All states of Australia have undertaken legislative reform in response to the dangers of combustible cladding on buildings. Noone will deny that the tragedy of London’s Grenfell Tower blaze, which claimed the lives of 72 people, was horrific.
As a result, the need to tighten building regulations to ensure this does not occur here is paramount. However is the scope of the building reforms and the effect upon so many building owners reasonable? Is it fair and reasonable for those who have, in good faith, trusted developers and builders to use approved and safe materials, to foot the bill for something out of their control? Are unit owners being placed in a position of double jeopardy by being required to pay for addressing the shortcomings in the building regulations which have failed to adequately protect them?
The Gold Coast Bulletin published an article on 7 May outlining what these new requirements for building audits will cost unit owners and the unreasonable timeframe now being enforced by the Queensland Government to have these audits completed. The article “Building Watchdog Orders 677 Buildings on Gold Coast to Undergo Independent Audit in Combustible Cladding” identified that buildings on the Gold Coast had been asked to cough up $2.7 million in three weeks to prove their homes were not about to go up in smoke. Was this really a reasonable ask?
For many, the costs of audits, let alone repair work is unaffordable and could see many people without a home. This was evident in a story recently published by Channel 9 Melbourne where residents were receiving threats of huge fines and eviction by the regulator if cladding was not removed.
Victorian residents threatened with huge fines and eviction over dangerous building cladding
Strata Community Association Queensland has hit back at the Queensland Government with an article published in the Courier Mail on 4 May, “Building Regulation Changes Expensive Hit to Unit Owners”. The article tries to shed light on what exactly constitutes cladding and how unreasonable these assumptions are in the ‘cladding checklists’ created by the Government. What constitutes a nonconforming product in the new regulations is a little vague.

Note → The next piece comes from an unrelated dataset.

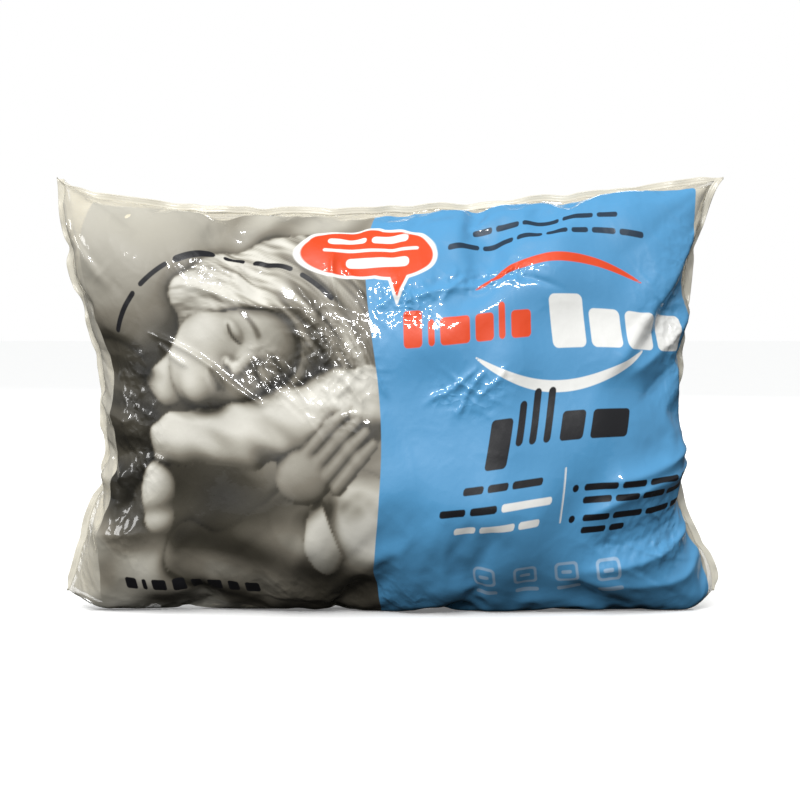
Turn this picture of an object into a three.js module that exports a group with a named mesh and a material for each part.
// A bed pillow in its retail bag, standing on its long edge.
//
// From the outside in: a four-sided film bag (printed front web, clear back web, four weld bands),
// then the sewn ticking (two panels, edge seam, closing seam, care label), then the fibre fill.
// Millimetres, +Z up. The front faces -Y. The origin is on the floor under the middle of the pillow.

import * as THREE from "three";

// ---- Driving dimensions ----------------------------------------------------------------------

const BAG_WIDTH = 720; // across the ears of the bag, weld bands included
const BAG_HEIGHT = 477; // from the floor to the tips of the upper ears
const LOFT = 190; // thickness at the fullest place
const WELD_WIDTH = 8; // width of each heat-sealed band
const FILM = 1.3; // stands for a film of 0.06 mm
const TICKING = 1.4; // stands for a woven ticking of 0.4 mm
const CONTACT_GAP = 0.3; // clearance between pieces that touch

const WAIST = 0.13; // how far the short sides pull in at mid height, as a share of the half width
const TOP_SAG = 36; // how far the top edge dips between its ears
const SLUMP = 42; // how far the bottom would bulge below the floor if it weren't flattened
const ROUNDNESS = 2.2; // power of the crown across each direction
const FULLNESS = 0.58; // how bluntly the crown falls to the edge
const PEAR = 0.22; // how far the fullest place sits below mid height

const TICKING_INSET = 12; // the empty margin of bag outside the pillow
const TICKING_LOFT_INSET = 4;
const SEAM_RADIUS = 1; // the overlocked seam, as a cord between the panels
const SEAM_SWING = 1; // how far the cord's curve may swing past its points where the outline turns
const FILL_INSET = 9; // from the ticking's outline to the fill's

const WELD_HALF_THICKNESS = 0.4;
const CORNER_GAP = 3; // from the end of a side weld up to the top weld, which sags away from the corner
const SEAL_LINE = WELD_HALF_THICKNESS; // half the distance between the two webs at the weld
const BASE_STRIP = 4; // half the width of the bottom weld, which is pressed flat on the floor
const BASE_SPREAD = 0.2; // the share of the half height over which the webs part to clear it

const LABEL_WIDTH_SHARE = 0.14; // how far the care label reaches in from the side seam
const LABEL_FROM = 0.1; // its lower and upper ends, in the skin's own height coordinate
const LABEL_TO = 0.22;
const LABEL_THICKNESS = 0.5;

// ---- The stuffed form ------------------------------------------------------------------------

const HALF_WIDTH = BAG_WIDTH / 2 - WELD_WIDTH;
const TOP = BAG_HEIGHT - WELD_WIDTH;

const crown = (t) => Math.pow(Math.max(0, 1 - Math.pow(Math.abs(t), ROUNDNESS)), FULLNESS);
const ease = (t) => Math.sin((t * Math.PI) / 2); // crowds the grid lines towards the edges

// Half the width of the strip that the bottom weld lies in. It narrows to nothing at the corners.
const baseStrip = (u) => BASE_STRIP * (1 - Math.pow(u, 4));

/**
 * One skin of the form: the outline pulls in between four ears, and the bottom is flat on the floor.
 * u runs from -1 to 1 across, and v from -1 at the bottom seam to 1 at the top seam.
 */
function skin({ inset = 0, loftInset = 0, floor = 0, seam = SEAL_LINE }) {
  return (u, v, side) => {
    const x = u * (HALF_WIDTH - inset) * (1 - WAIST * (1 - v * v));
    const top = TOP - inset - TOP_SAG * (1 - u * u);
    const bottom = inset - SLUMP * (1 - Math.pow(u, 4));
    const z = Math.max(floor, THREE.MathUtils.lerp(bottom, top, (v + 1) / 2));
    const full = crown(u) * crown(v + PEAR * (1 - v * v));
    const parting = Math.pow(Math.max(0, (-v - (1 - BASE_SPREAD)) / BASE_SPREAD), 2);
    const start = seam + (baseStrip(u) + CONTACT_GAP) * parting;
    const y = start + (LOFT / 2 - loftInset - start) * full;
    return new THREE.Vector3(x, side * y, z);
  };
}

// ---- Builders --------------------------------------------------------------------------------

/** Moves every vertex of a unit box to place(x, y, z), each of which runs from -1 to 1. */
function shapedBox(columns, layers, rows, place) {
  const geometry = new THREE.BoxGeometry(2, 2, 2, columns, layers, rows);
  const points = geometry.getAttribute("position");
  for (let i = 0; i < points.count; i++) {
    const p = place(points.getX(i), points.getY(i), points.getZ(i));
    points.setXYZ(i, p.x, p.y, p.z);
  }
  geometry.deleteAttribute("normal");
  geometry.deleteAttribute("uv");
  geometry.computeVertexNormals();
  return geometry;
}

/** A thin shell between two skins on one side of the form, over all of it or over a patch. */
function shell(outer, inner, side, columns, rows, patch = { u: [-1, 1], v: [-1, 1] }) {
  const across = (range, t) => THREE.MathUtils.lerp(range[0], range[1], (t + 1) / 2);
  return shapedBox(columns, 1, rows, (x, y, z) => {
    const u = across(patch.u, ease(x));
    const v = across(patch.v, ease(z));
    return y * side > 0 ? outer(u, v, side) : inner(u, v, side);
  });
}

const SKIN_COLUMNS = 24;
const SKIN_ROWS = 18;

function fabric(name, color, roughness) {
  return new THREE.MeshStandardMaterial({ name, color, roughness, metalness: 0 });
}

const MATERIALS = {
  print: fabric("printed_film", 0x5a9fd4, 0.25),
  clear: fabric("clear_film", 0xe4e2da, 0.2),
  weld: fabric("welded_film", 0xcfccc0, 0.35),
  ticking: fabric("ticking", 0xeee8d6, 0.85),
  thread: fabric("thread", 0xf2efe4, 0.7),
  label: fabric("label", 0xfafaf6, 0.6),
  fibre: fabric("fibre", 0xf7f7f4, 1.0),
};

function piece(name, geometry, material) {
  const mesh = new THREE.Mesh(geometry, material);
  mesh.name = name;
  return mesh;
}

// ---- Bag -------------------------------------------------------------------------------------

const FRONT = -1;
const BACK = 1;

function bagFilm(side) {
  const outer = skin({});
  const inner = skin({ inset: FILM, loftInset: FILM, floor: FILM });
  return shell(outer, inner, side, SKIN_COLUMNS, SKIN_ROWS);
}

/** The band beyond a short side. side is -1 for the left and 1 for the right. */
function sideWeld(side) {
  const edge = skin({});
  return shapedBox(2, 1, SKIN_ROWS, (x, y, z) => {
    const p = edge(side, ease(z), BACK);
    const outward = (side * x + 1) / 2;
    p.x += side * THREE.MathUtils.lerp(CONTACT_GAP, WELD_WIDTH, outward);
    p.y = y * WELD_HALF_THICKNESS;
    p.z = Math.min(p.z, TOP - CORNER_GAP);
    return p;
  });
}

/** The band above the top edge, which also closes both upper corners. */
function topWeld() {
  const edge = skin({});
  return shapedBox(SKIN_COLUMNS, 1, 2, (x, y, z) => {
    const p = edge(ease(x), 1, BACK);
    p.x *= BAG_WIDTH / 2 / HALF_WIDTH;
    p.y = y * WELD_HALF_THICKNESS;
    p.z += THREE.MathUtils.lerp(CONTACT_GAP, WELD_WIDTH, (z + 1) / 2);
    return p;
  });
}

/** The band under the pillow, flat on the floor between the two webs. */
function bottomWeld() {
  const edge = skin({});
  const endHalfWidth = SEAL_LINE - CONTACT_GAP;
  return shapedBox(SKIN_COLUMNS, 2, 1, (x, y, z) => {
    const u = ease(x);
    const p = edge(u, -1, BACK);
    p.x *= 1 - CONTACT_GAP / HALF_WIDTH;
    p.y = y * (endHalfWidth + baseStrip(u));
    p.z = z > 0 ? FILM : 0;
    return p;
  });
}

// ---- Pillow ----------------------------------------------------------------------------------

const TICKING_FLOOR = FILM + CONTACT_GAP;
const TICKING_SEAM = SEAM_RADIUS + CONTACT_GAP + 0.1;
const tickingSkin = { inset: TICKING_INSET, loftInset: TICKING_LOFT_INSET, floor: TICKING_FLOOR, seam: TICKING_SEAM };

function tickingPanel(side) {
  const inner = skin({
    ...tickingSkin,
    inset: TICKING_INSET + TICKING,
    loftInset: TICKING_LOFT_INSET + TICKING,
    floor: TICKING_FLOOR + TICKING,
  });
  return shell(skin(tickingSkin), inner, side, SKIN_COLUMNS, SKIN_ROWS);
}

/** A round cord along the ticking's outline, through the given (u, v) corners. */
function seamCord(corners, stepsPerSide) {
  const edge = skin({
    ...tickingSkin,
    inset: TICKING_INSET + TICKING / 2,
    floor: TICKING_FLOOR + SEAM_RADIUS + SEAM_SWING,
    seam: 0,
  });
  const points = [];
  corners.slice(1).forEach(([u1, v1], i) => {
    const [u0, v0] = corners[i];
    for (let s = i ? 1 : 0; s <= stepsPerSide; s++) {
      const t = s / stepsPerSide;
      const p = edge(THREE.MathUtils.lerp(u0, u1, t), THREE.MathUtils.lerp(v0, v1, t), BACK);
      points.push(p.setY(0));
    }
  });
  const section = new THREE.Shape().absarc(0, 0, SEAM_RADIUS, 0, Math.PI * 2);
  return new THREE.ExtrudeGeometry(section, {
    extrudePath: new THREE.CatmullRomCurve3(points, false, "centripetal"),
    steps: (points.length - 1) * 3,
    curveSegments: 6,
    bevelEnabled: false,
  });
}

const CORNER = 0.985; // the seams stop just short of the corners, where the next one starts

/** The care label, caught in the left side seam and lying on the back panel. */
function careLabel() {
  const room = { inset: TICKING_INSET / 2, loftInset: TICKING_LOFT_INSET / 2, floor: TICKING_FLOOR };
  const under = {
    ...room,
    inset: room.inset + LABEL_THICKNESS,
    loftInset: room.loftInset + LABEL_THICKNESS,
  };
  const patch = { u: [-0.97, -0.97 + LABEL_WIDTH_SHARE], v: [LABEL_FROM, LABEL_TO] };
  return shell(skin(room), skin(under), BACK, 5, 3, patch);
}

/** The loose fibre, as the one mass that the ticking holds. */
function fibreFill() {
  const room = {
    inset: TICKING_INSET + FILL_INSET,
    loftInset: TICKING_LOFT_INSET + TICKING + 1,
    floor: TICKING_FLOOR + 2 * (SEAM_RADIUS + SEAM_SWING) + CONTACT_GAP,
    seam: 0,
  };
  const surface = skin(room);
  return shapedBox(SKIN_COLUMNS, 2, SKIN_ROWS, (x, y, z) => {
    const p = surface(ease(x), ease(z), BACK);
    p.y *= y;
    return p;
  });
}

// ---- Assembly --------------------------------------------------------------------------------

const bag = new THREE.Group();
bag.add(
  piece("bag_front_film", bagFilm(FRONT), MATERIALS.print),
  piece("bag_back_film", bagFilm(BACK), MATERIALS.clear),
  piece("bag_left_weld", sideWeld(-1), MATERIALS.weld),
  piece("bag_right_weld", sideWeld(1), MATERIALS.weld),
  piece("bag_top_weld", topWeld(), MATERIALS.weld),
  piece("bag_bottom_weld", bottomWeld(), MATERIALS.weld),
);

const pillow = new THREE.Group();
const edgeSeamCorners = [
  [1, CORNER],
  [1, 1],
  [-1, 1],
  [-1, -1],
  [1, -1],
];
pillow.add(
  piece("ticking_front_panel", tickingPanel(FRONT), MATERIALS.ticking),
  piece("ticking_back_panel", tickingPanel(BACK), MATERIALS.ticking),
  piece("edge_seam_thread", seamCord(edgeSeamCorners.slice(1), 14), MATERIALS.thread),
  piece("closing_seam_thread", seamCord([[1, -CORNER], [1, CORNER]], 14), MATERIALS.thread),
  piece("care_label", careLabel(), MATERIALS.label),
  piece("fibre_fill", fibreFill(), MATERIALS.fibre),
);

const baggedPillow = new THREE.Group();
baggedPillow.add(bag, pillow);

export default baggedPillow;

Queensland is the most recent Government to come under criticism for their handling of the cladding issue and the debate is far from over. The anticipated costs of $20 million for 5026 buildings in Queensland to complete Stage 2 of the cladding audit is only the tip of the iceberg. Many buildings may then need to proceed to Stage 3, which involves engaging a Fire Engineer. These costs are, however, only related to identifying what type of building materials are actually present in the building – this may be followed by excessive expenses in rectifying any nonconforming building products.
James Nickless, General Counsel at the MaxSoft Group and Vice President of SCA Queensland, has been actively following the progress of these regulations and believes what is being suggested by each state is unreasonable and basically, not achievable.
“All stakeholders would agree that safety is of paramount importance, however, it begs the question as to why the unit owners are the ones bearing the costs of this exercise instead of the builders, developers and authorities that created the problem”, commented Mr Nickless
This debate is far from over and the Queensland Government need to engage with all stakeholders to find a safe and fair solution.